Copy out each line of the listing that has the word "three" in it.
Start of Dataset excerpts
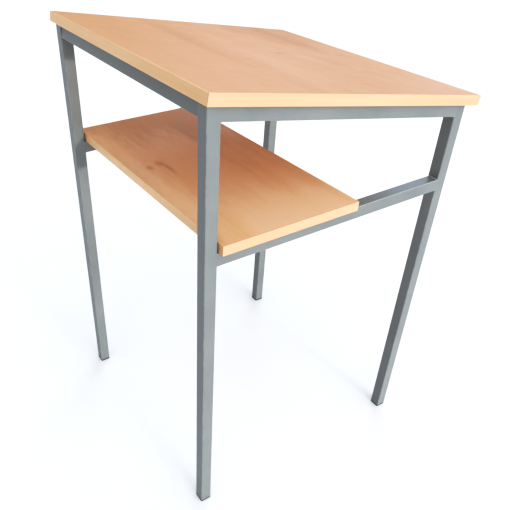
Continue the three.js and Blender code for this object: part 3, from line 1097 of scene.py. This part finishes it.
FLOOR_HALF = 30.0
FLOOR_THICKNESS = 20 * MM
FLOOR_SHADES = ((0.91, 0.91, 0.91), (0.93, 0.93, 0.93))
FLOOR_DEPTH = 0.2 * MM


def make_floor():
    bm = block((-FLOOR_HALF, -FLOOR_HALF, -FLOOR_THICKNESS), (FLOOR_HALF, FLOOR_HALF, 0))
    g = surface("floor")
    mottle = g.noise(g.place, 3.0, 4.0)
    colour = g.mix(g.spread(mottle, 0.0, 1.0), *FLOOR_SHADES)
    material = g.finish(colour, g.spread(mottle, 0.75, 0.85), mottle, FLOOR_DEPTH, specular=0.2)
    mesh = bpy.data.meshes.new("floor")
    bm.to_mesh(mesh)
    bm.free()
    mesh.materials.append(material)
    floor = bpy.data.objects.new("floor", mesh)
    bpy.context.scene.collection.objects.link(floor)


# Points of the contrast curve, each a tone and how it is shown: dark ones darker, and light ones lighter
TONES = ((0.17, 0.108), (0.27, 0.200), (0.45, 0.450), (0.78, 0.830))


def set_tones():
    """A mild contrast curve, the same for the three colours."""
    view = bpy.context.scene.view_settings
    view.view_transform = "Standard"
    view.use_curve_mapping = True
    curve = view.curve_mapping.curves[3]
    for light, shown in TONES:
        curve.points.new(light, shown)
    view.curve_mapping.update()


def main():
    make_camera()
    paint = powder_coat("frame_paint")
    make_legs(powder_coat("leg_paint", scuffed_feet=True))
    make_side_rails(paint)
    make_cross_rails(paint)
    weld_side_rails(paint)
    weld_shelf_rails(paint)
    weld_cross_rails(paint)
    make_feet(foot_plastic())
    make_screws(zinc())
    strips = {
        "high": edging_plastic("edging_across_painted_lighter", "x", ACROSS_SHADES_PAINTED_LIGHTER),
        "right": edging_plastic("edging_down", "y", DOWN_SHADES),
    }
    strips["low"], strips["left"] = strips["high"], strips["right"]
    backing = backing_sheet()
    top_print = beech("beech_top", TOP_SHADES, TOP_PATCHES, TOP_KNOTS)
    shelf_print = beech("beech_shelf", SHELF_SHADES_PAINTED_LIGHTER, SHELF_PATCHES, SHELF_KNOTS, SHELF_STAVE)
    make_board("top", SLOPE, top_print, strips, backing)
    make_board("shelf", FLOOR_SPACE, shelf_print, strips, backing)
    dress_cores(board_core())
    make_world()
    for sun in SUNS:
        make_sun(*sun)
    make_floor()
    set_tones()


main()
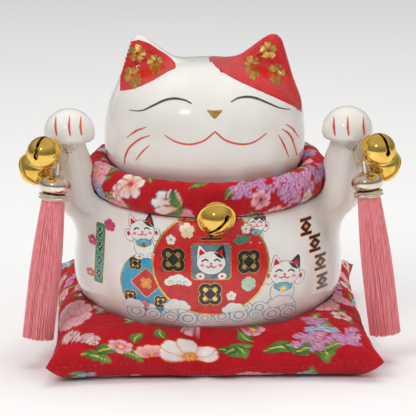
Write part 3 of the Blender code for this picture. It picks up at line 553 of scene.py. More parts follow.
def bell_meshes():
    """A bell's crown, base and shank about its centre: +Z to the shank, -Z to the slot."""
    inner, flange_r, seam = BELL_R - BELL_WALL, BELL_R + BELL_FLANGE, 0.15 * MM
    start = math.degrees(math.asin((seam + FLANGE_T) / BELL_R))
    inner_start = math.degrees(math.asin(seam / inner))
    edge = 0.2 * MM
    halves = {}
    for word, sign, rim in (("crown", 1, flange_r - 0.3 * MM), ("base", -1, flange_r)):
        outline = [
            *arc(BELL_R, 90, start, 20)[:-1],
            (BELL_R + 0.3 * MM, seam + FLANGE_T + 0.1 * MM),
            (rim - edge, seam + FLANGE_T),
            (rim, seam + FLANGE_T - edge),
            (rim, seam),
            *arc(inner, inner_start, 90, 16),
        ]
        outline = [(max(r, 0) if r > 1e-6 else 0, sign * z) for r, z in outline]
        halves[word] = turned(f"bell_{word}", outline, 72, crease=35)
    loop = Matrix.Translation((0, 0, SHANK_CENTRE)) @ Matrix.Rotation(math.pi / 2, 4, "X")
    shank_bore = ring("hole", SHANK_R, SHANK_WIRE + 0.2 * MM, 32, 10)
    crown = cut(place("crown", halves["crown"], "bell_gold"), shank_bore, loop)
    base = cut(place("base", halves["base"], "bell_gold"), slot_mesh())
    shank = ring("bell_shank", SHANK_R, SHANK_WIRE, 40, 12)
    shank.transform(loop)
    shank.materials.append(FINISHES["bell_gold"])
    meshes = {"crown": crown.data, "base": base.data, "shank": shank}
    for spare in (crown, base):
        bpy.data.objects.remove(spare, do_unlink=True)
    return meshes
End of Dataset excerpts
Correct answer:
Continue the three.js and Blender code for this object: part 3, from line 1097 of scene.py. This part finishes it.
    """A mild contrast curve, the same for the three colours."""